Incomplete projection reconstruction of computed tomography based on the modified discrete algebraic reconstruction technique

Based on the discrete algebraic reconstruction technique (DART), this study aims to address and test a new improved algorithm applied to incomplete projection data to generate a high quality reconstruction image by reducing the artifacts and noise in computed tomography. For the incomplete projections, an augmented Lagrangian based on compressed sensing is first used in the initial reconstruction for segmentation of the DART to get higher contrast graphics for boundary and non-boundary pixels. Then, the block matching 3D filtering operator was used to suppress the noise and to improve the gray distribution of the reconstructed image.
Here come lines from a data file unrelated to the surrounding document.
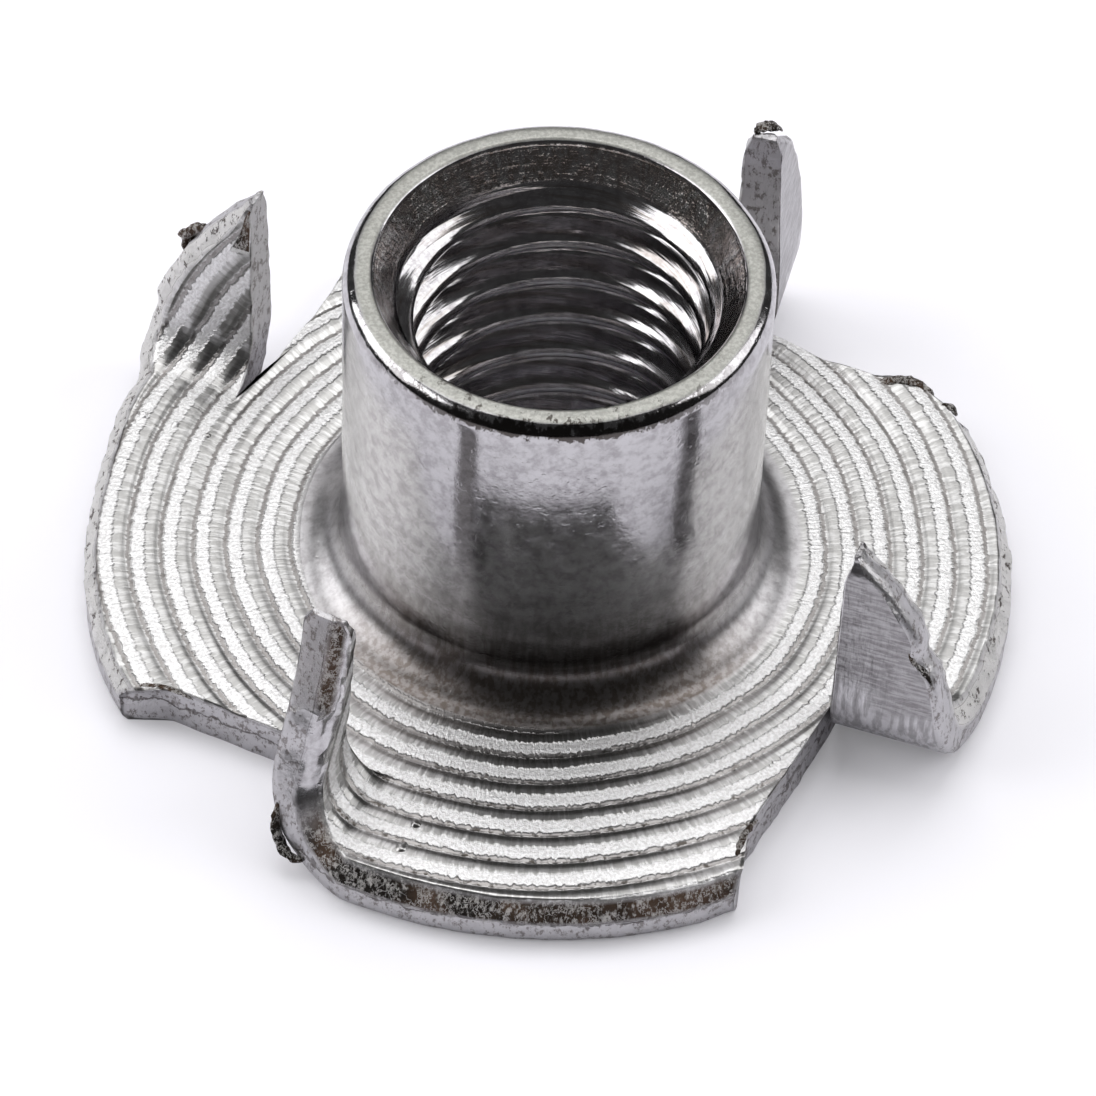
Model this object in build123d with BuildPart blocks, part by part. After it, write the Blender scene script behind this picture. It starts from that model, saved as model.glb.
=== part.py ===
from build123d import *
from collections import namedtuple
from math import cos, radians, sin, sqrt
import os

os.makedirs("parts", exist_ok=True)

# Tee nut for wood, drawn and stamped from one steel blank.
# The thread axis is Z. The flange's underside lies on Z = 0 and the barrel stands up.
# The M8 x 1.25 thread is kept as a plain bore at its crest radius.

# Barrel, with its lip, its countersunk mouth and the tapered start of the thread.
barrel_radius = 5.0
overall_height = 10.35
crest_radius = 3.35
lip_rounding = 0.45
mouth_radius = 4.3
mouth_depth = 0.8
mouth_foot_radius = 3.85
thread_start_depth = 0.5
flare_radius = 1.15
underside_bell_radius = 0.9

# Flange. The barrel is drawn a little off the centre of the round blank.
flange_radius = 11.2
sheet_thickness = 1.2
blank_shift_y = -0.25
rim_bevel = 0.42

# Cuts that free the prongs. Each opening is cut well past the rim.
slit_gap = 0.08
cut_reach = 7.0
cut_outer_radius = 18.0

# One row a prong. The fold starts on a line from the root out to the rim, and the
# prong's outline is given beside that line as (distance outward, height). The foot is
# how far outward the rim still stands where the bend has turned upright.
Prong = namedtuple("Prong", "root fold_azimuth bend_angle bend_radius corner foot outer tip")
PRONGS = [
    Prong((7.41, -3.59), -17.0, 99.0, 0.95, (4.6, -10.37), 2.6,
          [(2.62, 2.4), (2.2, 3.7), (1.35, 5.0), (0.2, 6.2)], (-0.15, 6.15)),
    Prong((3.34, 7.55), 76.8, 91.0, 0.96, (10.21, 4.39), 2.75,
          [(2.72, 2.6), (2.5, 4.2), (1.85, 5.9), (0.6, 7.55)], (0.05, 7.6)),
    Prong((-7.85, 4.12), 159.6, 86.5, 1.2, (-5.0, 9.9), 2.5,
          [(2.5, 2.4), (2.2, 3.6), (1.45, 4.9), (0.4, 6.15)], (0.25, 6.2)),
    Prong((-3.44, -7.67), 249.0, 94.7, 1.07, (-9.98, -5.2), 1.75,
          [(1.9, 2.2), (1.35, 3.3), (1.0, 4.7), (0.85, 6.7)], (0.4, 6.95)),
]
blank_reach = 0.5


def fold_frame(prong):
    """Origin on the flange's underside, outward along the fold, and the way the prong leaves it."""
    angle = radians(prong.fold_azimuth)
    root = Vector(prong.root[0], prong.root[1], 0)
    outward = Vector(cos(angle), sin(angle), 0)
    onward = Vector(sin(angle), -cos(angle), 0)
    return root, outward, onward


def fold_width(prong):
    """Length of the fold line from the slit's root to the flange's rim."""
    root, outward, _ = fold_frame(prong)
    from_centre = root - Vector(0, blank_shift_y, 0)
    along = from_centre.dot(outward)
    return sqrt(along**2 - from_centre.dot(from_centre) + flange_radius**2) - along


def bent_prong(prong):
    """The sheet turned up about the fold line, then trimmed to the prong's outline."""
    root, outward, onward = fold_frame(prong)
    up = Vector(0, 0, 1)
    width = fold_width(prong)
    bend = radians(prong.bend_angle)
    outer_bend_radius = prong.bend_radius + sheet_thickness
    bend_centre = root + up * outer_bend_radius
    away = onward * sin(bend) - up * cos(bend)
    height = prong.tip[1] + blank_reach
    trim = [(width, sheet_thickness)] + prong.outer

    def on_inner_skin(edge):
        place = edge.position_at(0.5) - bend_centre
        beyond_bend = place.dot(onward * cos(bend) + up * sin(bend)) > 0
        depth = place.dot(away) if beyond_bend else (place - outward * place.dot(outward)).length
        outside = place.dot(outward) > prong.tip[0] + blank_reach
        along_rim = abs(edge.tangent_at(0.5).dot(outward)) < 0.95
        return abs(depth - prong.bend_radius) < rim_bevel / 4 and outside and along_rim

    with BuildPart() as piece:
        with BuildSketch(Plane(root, outward, onward)):
            with Locations((width / 2, sheet_thickness / 2)):
                Rectangle(width + 2 * blank_reach, sheet_thickness)
        revolve(axis=Axis(bend_centre, -outward), revolution_arc=prong.bend_angle)
        with BuildSketch(Plane(bend_centre + away * outer_bend_radius, outward, away)):
            with Locations((width / 2, height / 2)):
                Rectangle(width + 2 * blank_reach, height)
        extrude(amount=-sheet_thickness)
        with BuildSketch(Plane(root, outward, onward)):
            with BuildLine():
                Polyline(
                    prong.tip,
                    (0, sheet_thickness),
                    (0, -blank_reach),
                    (width, -blank_reach),
                    (width, sheet_thickness),
                )
                Spline(*trim, tangents=[(0, 1), (-1, 1)])
                Line(prong.outer[-1], prong.tip)
            make_face()
        extrude(amount=height, both=True, mode=Mode.INTERSECT)
        rim_edges = piece.edges().filter_by(on_inner_skin)
        chamfer(rim_edges, length=rim_bevel)
        with BuildSketch(Plane(root, outward, up)):
            with BuildLine():
                Spline((width, 0), (prong.foot, -outer_bend_radius), tangents=[(0, -1), (0, -1)])
                Polyline(
                    (prong.foot, -outer_bend_radius),
                    (prong.foot, -height),
                    (-blank_reach, -height),
                    (-blank_reach, 0),
                    (width, 0),
                )
            make_face()
        extrude(amount=height, mode=Mode.INTERSECT)
    return piece.part


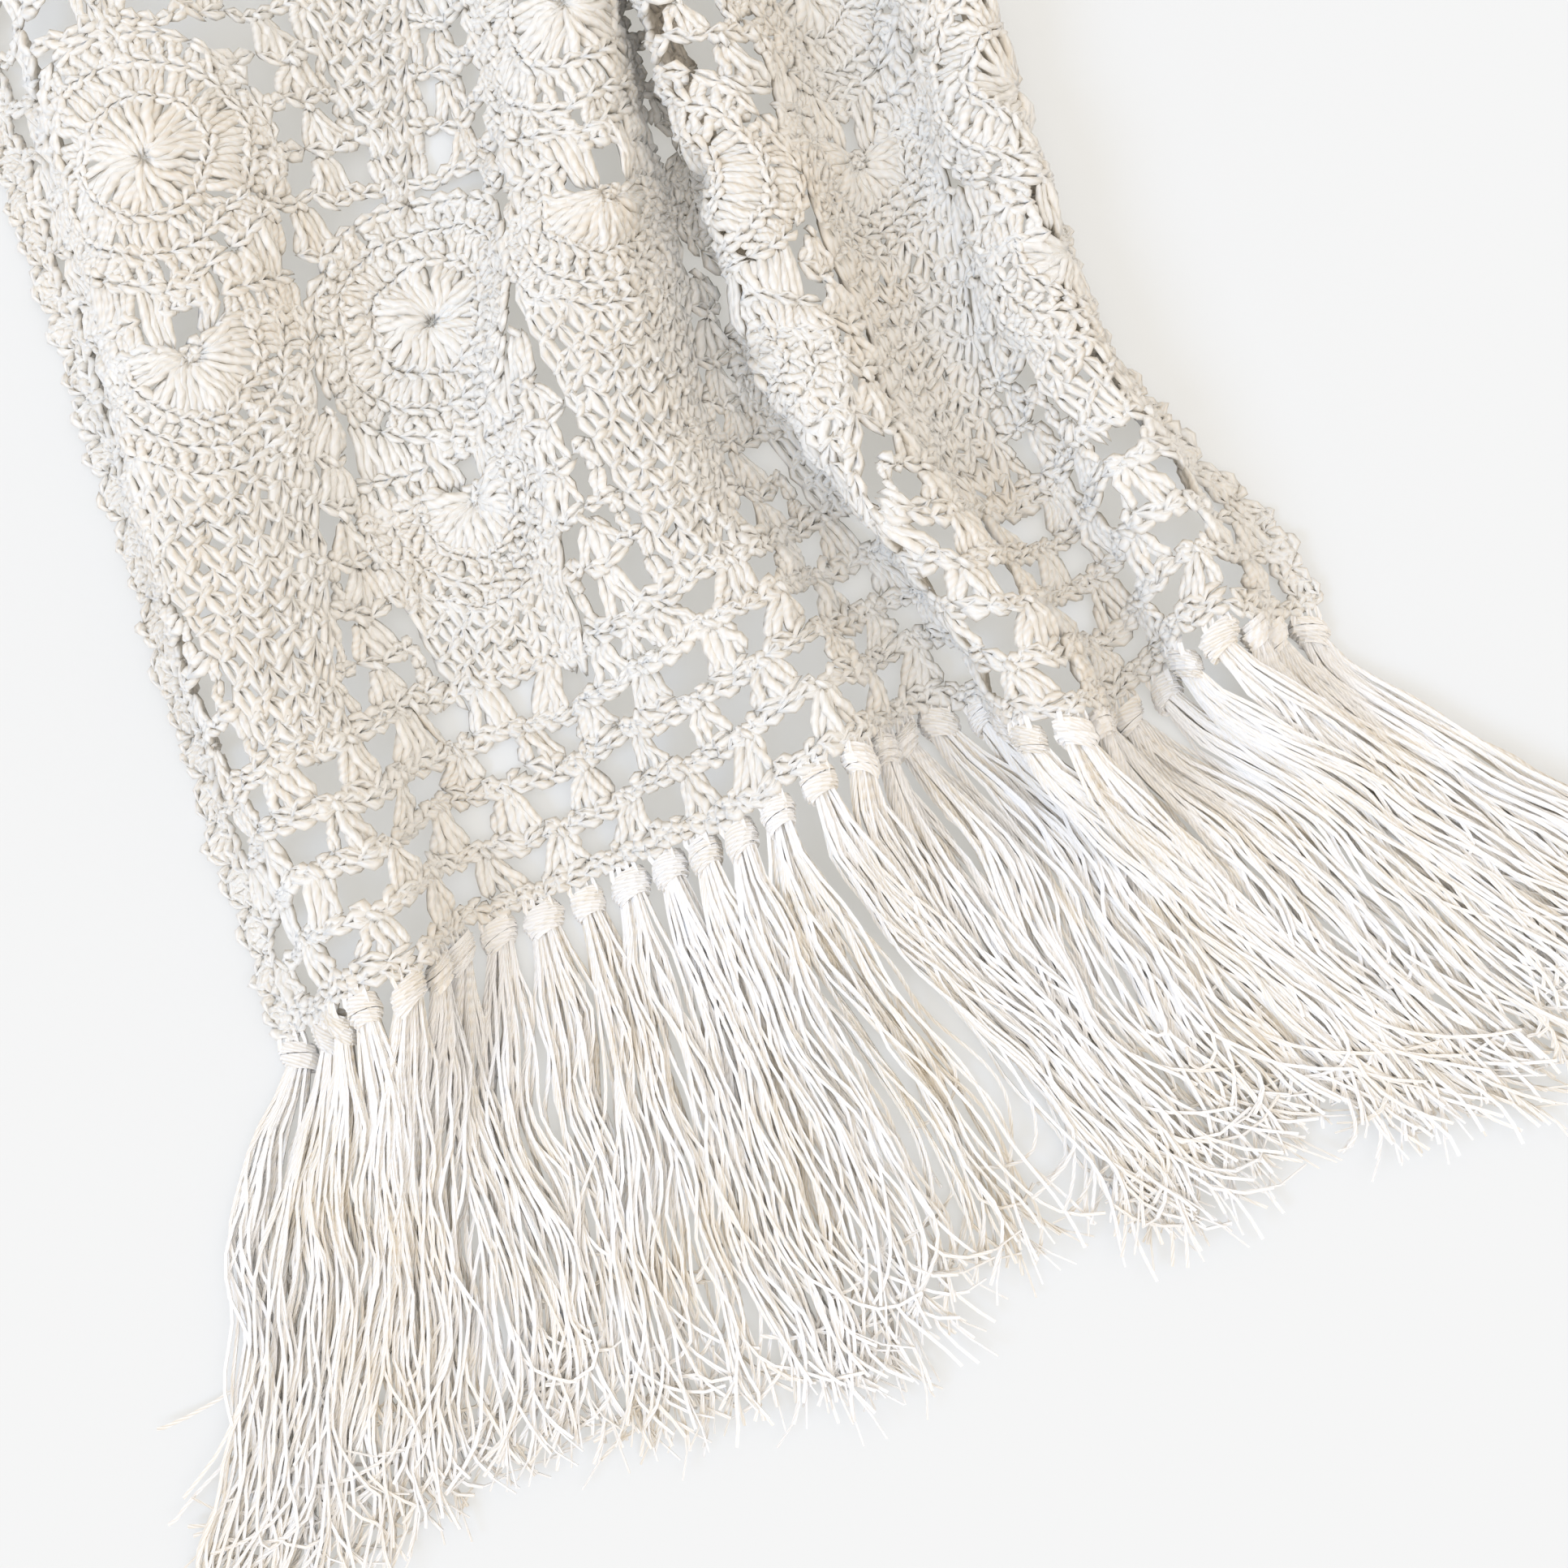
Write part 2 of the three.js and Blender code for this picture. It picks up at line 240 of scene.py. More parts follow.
def run_along(path):
    """Length along a path at each of its points."""
    return np.concatenate([[0], np.cumsum(np.linalg.norm(np.diff(path, axis=0), axis=1))])


def strand(points, radius, shares, sides=4):
    """A closed tube of yarn with pointed ends: vertices, faces and a UV for every corner.

    The shares are of the radius, at each point but the two ends. U goes round the yarn and V along
    it in millimetres, for the ply twist.
    """
    path = np.array(points, dtype=float)
    lengths = run_along(path)
    vertices = [path[0]]
    for i, share in enumerate(shares, start=1):
        tangent = path[i + 1] - path[i - 1]
        tangent /= np.linalg.norm(tangent)
        aside = np.cross(tangent, (0, 0, 1.0))
        if np.linalg.norm(aside) < 0.2:
            aside = np.cross(tangent, (1.0, 0, 0))
        aside /= np.linalg.norm(aside)
        upward = np.cross(aside, tangent)
        for side in range(sides):
            angle = math.tau * side / sides - math.pi / 2
            out = math.cos(angle) * aside + math.sin(angle) * upward
            vertices.append(path[i] + share * radius * out)
    vertices.append(path[-1])
    faces, corners = [], []
    for side in range(sides):
        after = (side + 1) % sides
        low, high = side / sides, (side + 1) / sides
        faces.append((0, 1 + after, 1 + side))
        corners += [(low, 0), (high, lengths[1]), (low, lengths[1])]
        for ring in range(len(shares) - 1):
            here, there = 1 + ring * sides, 1 + (ring + 1) * sides
            faces.append((here + side, here + after, there + after, there + side))
            v0, v1 = lengths[ring + 1], lengths[ring + 2]
            corners += [(low, v0), (high, v0), (high, v1), (low, v1)]
        end = 1 + (len(shares) - 1) * sides
        faces.append((end + side, end + after, end + sides))
        corners += [(low, lengths[-2]), (high, lengths[-2]), (low, lengths[-1])]
    return np.array(vertices), faces, corners


def mesh_of(name, vertices, faces, corners):
    """The mesh of one strand, in metres."""
    mesh = bpy.data.meshes.new(name)
    mesh.from_pydata((vertices * MM).tolist(), [], faces)
    layer = mesh.uv_layers.new(name="Yarn")
    layer.data.foreach_set("uv", np.array(corners, dtype=np.float32).ravel())
    mesh.validate()
    return mesh


# Nominal lengths that the stitches are drawn at; each is stretched along to fit its place.
POST_LENGTH = 12.0
LINK_LENGTH = 5.0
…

Finally, simulation studies on the polychromatic spectrum were performed to test the performance of the new algorithm. Study results show a significant improvement in the signal-to-noise ratios (SNRs) and average gradients (AGs) of the images reconstructed from incomplete data. The SNRs and AGs of the new images reconstructed by DART-ALBM were on average 30%-40% and 10% higher than the images reconstructed by DART algorithms. Since the improved DART-ALBM algorithm has a better robustness to limited-view reconstruction, which not only makes the edge of the image clear but also makes the gray distribution of non-boundary pixels better, it has the potential to improve image quality from incomplete projections or sparse projections.